Inter-American Court Recognizes Rights to Food, Water, Healthy Environment, and Cultural Identity in Lhaka Honhat Case

Publish Date: 
Friday, August 28, 2020

In Lhaka Honhat v. Argentina, the Inter-American Court of Human Rights held that Argentina violated its obligations under Article 1.1 of the American Convention on Human Rights and related Articles 2, 8.1, 21, 23.1, 25.1, and 26, by denying the Indigenous communities their right to communal property, a healthy environment, adequate food, water, cultural identity, and judicial protection within a reasonable time. The ruling marked the first time the Court found violations of Article 26 of the Convention regarding the rights to a healthy environment, adequate food, water, and cultural identity.

The communities, united under the association Lhaka Honhat (“our land”), contain over 10,000, and began their struggle for their ancestral lands in 1984. The international case was litigated by member Centro de Estudios Legales y Sociales for over 20 years.

Indigenous community members from the Lhaka Honhat Association sued Argentina on behalf of 132 Indigenous communities belonging to the Wichí (Mataco), Iyjwaja (Chorote), Komlek (Toba), Niwackle (Chulupí), and Tapy'y (Tapiete) peoples who live on lots with the cadastral registrations 175 and 5557 in the Province of Salta (previously known as and referred to in the case as lots 14 and 55). The Indigenous communities sued Argentina for violating their right to communal property by failing to provide legal security to their territory and allowing Creole settlers to reside on their lands; they also sued to protect their rights to a healthy environment, adequate food, participation in cultural life, and judicial protection.

For the first time, the Court analyzed the rights to a healthy environment, adequate food, water, and cultural identity under Article 26 of the Convention. The Court found that activities like illegal logging carried out by the Creole settlers detrimentally affected the Indigenous communities’ way of life and access to water, food, and a healthy environment. The detrimental effect on the communities’ traditional diet and lifestyle impacted the cultural way of life and the Indigenous communities’ cultural identities. The State was aware of these harmful activities and their impact on Indigenous way of life and did not effectively stop them. Because the detrimental activities were not consensual, as the Indigenous communities did not permit them, Argentina failed to guarantee the Indigenous communities the right to determine activities done on their property and violated Article 26 and 1.1 in connection with the rights to a healthy environment, adequate food, water, and cultural identity.

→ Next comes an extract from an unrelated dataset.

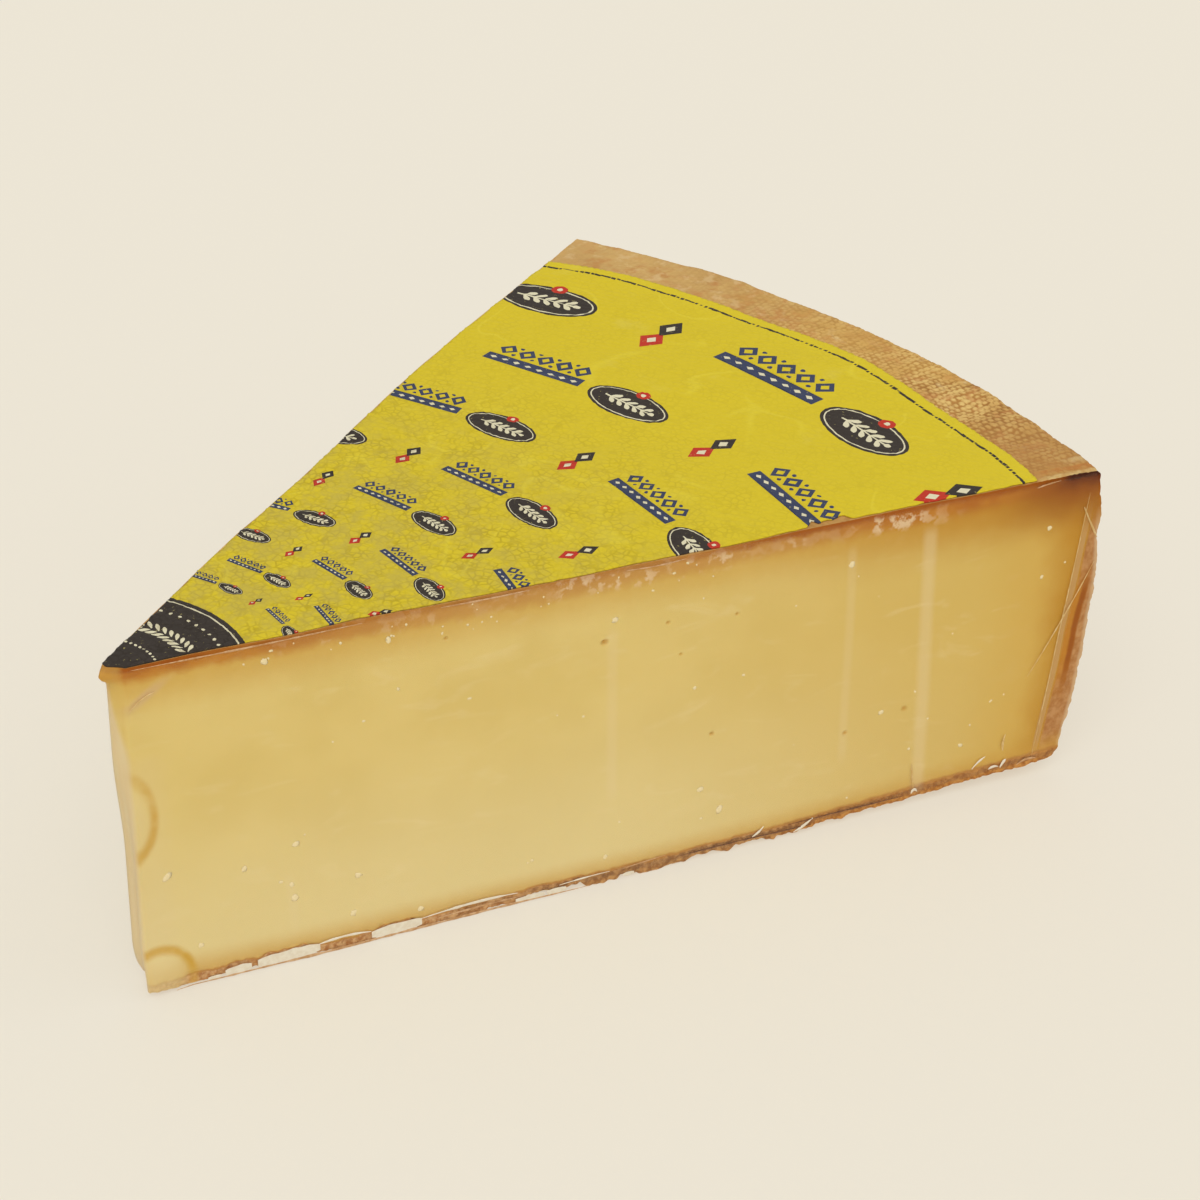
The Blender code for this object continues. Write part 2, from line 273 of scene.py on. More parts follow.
# The label's print: its inks, its rings of motifs, the disc round the axis and the marks along the outer end
PAPER, NAVY, CHARCOAL, CREAM, RED = range(5)
RING_REACH = 251.0
RING_SHRINK = 0.822
RINGS = 9
RING_STEPS = 3
RING_STEP = math.radians(9.7)
RING_SHIFT = math.radians(4.1)
RING_TURN = math.radians(1.2)
DISC_REACH = 40.2
DISC_RING_INSET = 1.5
DISC_RING = 0.45
DISC_STEP = 0.083
EDGE_MARK_INSET = 4.6
EDGE_MARKS = 110

# The label's paper: how ragged its edges are, where one is torn, and how high it lies
RAG = 0.25
NEAR_RAG = 0.55
FAR_RAG = 0.5
RAG_FULL_AT = 30.0
END_RAG = 0.35
TEAR = 1.9
TEAR_FROM = 204.0
TEAR_TO = 217.0
LABEL_TIP_INSET = 0.1
LABEL_CORNER_INSET = 0.3
LABEL_LIFT = 0.08
LABEL_SHEET = 0.2

# The film: how far out it lies, its thickness and its grid
FILM_AWAY = 0.12
FILM_WRINKLE = 0.25
FILM_SHEET = 0.12
FILM_COLUMNS = 150
FILM_TIP_COLUMNS = 9
FILM_ROWS = 34

# Its creases and the gaps that it spans, as low ridges coloured with painted highlights and painted glare
PALE_HIGHLIGHT, CLOUDY_HIGHLIGHT, TAN, BROWN = range(4)
RIBBON_PROFILE = (0.0, 0.6, 1.0, 0.6, 0.0)
RIBBON_AWAY = 0.46
RIBBON_SPACING = 0.8
CREASE_BLUNTNESS = 0.5
CREASE_ROUGHNESS = 0.8
GAP_BLUNTNESS = 0.18
GAP_ROUGHNESS = 0.22
GAP_LOW = 0.7
GAP_RISE = 0.05

# Soft bands of the film: lower and upper end as (distance from the axis, height), half width, strength and whether
# the band is pinkish rather than pale. The pale bands are the film's sheen, painted on the paste as painted
# highlights;
# the pinkish one is its fold round the tip
FILM_BANDS = (
    ((146.9, 30.0), (144.9, 88.0), 2.6, 0.2, False),
    ((251.0, 5.0), (245.0, 99.0), 3.4, 0.34, False),
    ((222.9, 24.0), (219.6, 98.0), 2.2, 0.2, False),
    ((8.5, 94.5), (17.3, 101.6), 3.6, 0.8, True),
    ((51.0, 10.0), (49.6, 30.0), 2.0, 0.15, False),
)

# Creases of the film on the near side: corners as (distance from the axis, height), width, rise, colour. The pale
# and cloudy ones are painted highlights along creases and glints, the tan ones painted highlights along the top
# edge and by the heel's corner and, low down, the film's edge, and the brown ones dark lines in the crust
CREASES = (
    (((10.0, 107.4), (40.0, 107.3), (72.0, 107.2)), 0.5, 0.08, TAN),
    (((94.0, 107.2), (106.0, 107.0), (120.0, 107.2)), 0.45, 0.08, TAN),
    (((148.0, 107.0), (156.0, 106.6), (166.0, 107.0)), 0.45, 0.08, TAN),
    (((297.3, 96.4), (300.4, 90.5), (303.5, 84.8)), 0.6, 0.15, CLOUDY_HIGHLIGHT),
    (((303.8, 76.3), (298.6, 64.0), (285.5, 39.2)), 0.42, 0.12, CLOUDY_HIGHLIGHT),
    (((298.7, 101.0), (296.6, 72.0), (294.3, 42.0), (291.4, 8.0)), 0.3, 0.08, CLOUDY_HIGHLIGHT),
    (((269.9, 8.2), (271.8, 10.3), (274.2, 12.0)), 0.8, 0.2, PALE_HIGHLIGHT),
    (((280.2, 6.4), (281.0, 7.8), (281.9, 9.2)), 1.2, 0.2, PALE_HIGHLIGHT),
    (((276.0, 6.7), (277.7, 7.3), (279.4, 7.0)), 0.9, 0.2, PALE_HIGHLIGHT),
    (((280.5, 12.6), (280.1, 16.0), (280.6, 18.8)), 0.8, 0.15, CLOUDY_HIGHLIGHT),
    (((286.2, 5.8), (290.4, 7.2), (293.0, 6.8)), 0.7, 0.15, TAN),
    (((8.6, 94.6), (11.6, 97.6), (15.6, 99.6)), 0.4, 0.1, CLOUDY_HIGHLIGHT),
    (((279.6, 106.4), (283.6, 107.0), (287.6, 107.3)), 0.6, 0.1, TAN),
    (((16.0, 0.7), (60.0, 0.5), (100.0, 0.5), (140.0, 0.6)), 0.9, 0.1, TAN),
    (((57.0, 3.7), (65.0, 4.4), (73.0, 3.6)), 0.75, 0.1, PALE_HIGHLIGHT),
    (((88.0, 3.6), (104.0, 4.5), (118.0, 4.1)), 0.8, 0.1, PALE_HIGHLIGHT),
    (((92.0, 2.2), (106.0, 2.6), (120.0, 2.6)), 0.6, 0.1, TAN),
    (((131.0, 3.4), (139.0, 3.9), (147.0, 4.0)), 0.45, 0.1, PALE_HIGHLIGHT),
    (((151.0, 3.7), (158.0, 4.4), (165.0, 4.9)), 0.4, 0.1, TAN),
    (((170.0, 3.2), (196.0, 3.0), (214.0, 2.6)), 0.5, 0.1, BROWN),
    (((206.0, 4.6), (226.0, 4.6), (246.0, 4.4)), 0.5, 0.1, BROWN),
    (((194.0, 3.4), (196.4, 4.9), (197.6, 6.4)), 0.8, 0.2, PALE_HIGHLIGHT),
    (((208.0, 1.4), (211.0, 2.6), (214.4, 4.9)), 0.8, 0.2, PALE_HIGHLIGHT),
    (((247.7, 16.0), (248.6, 10.3), (249.4, 6.0)), 0.6, 0.15, CLOUDY_HIGHLIGHT),
    (((248.8, 4.6), (249.7, 5.8), (250.8, 4.9)), 1.4, 0.25, PALE_HIGHLIGHT),
)

# Gaps of the lower edge that the film spans: from, to and height. The film over them is pale, a painted glare that
# covers the shade inside the gaps
GAPS = (
    (25.2, 29.0, 1.3),
    (30.2, 37.8, 2.8),
    (39.6, 57.8, 3.8),
    (73.2, 88.4, 3.6),
    (117.4, 126.4, 1.6),
    (127.2, 133.2, 1.9),
    (151.4, 155.0, 1.4),
)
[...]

Eight members—the Asociación Civil por la Igualdad y la Justicia, Amnesty International, Asociación Interamericana para la Defensa del Ambiente, Comisión Colombiana de Juristas, Dejusticia, FIAN International, International Women’s Rights Action Watch - Asia Pacific, and Minority Rights Group International—filed an amicus to the Court discussing the derivation, adjudication, and content of the rights to a healthy environment, adequate food, water, and cultural identity. Member Due Process of Law Foundation (DPLF) also presented, along with several allies, an amicus concerning “international standards and comparative jurisprudence on the demarcation of indigenous territories and economic, social, cultural and environmental rights.”

This case both expands and clarifies State obligations under Article 26 of the American Convention on Human Rights to protect Indigenous Peoples’ rights and emphasizes that States must take measures to protect against infringements of Indigenous rights by non-Indigenous settlers. By ordering the resettlement of the Creole populations, the Court laid out the importance of Indigenous lands to their cultural survival, leading the way to address other non-Indigenous populations currently detrimentally affecting and residing on Indigenous lands.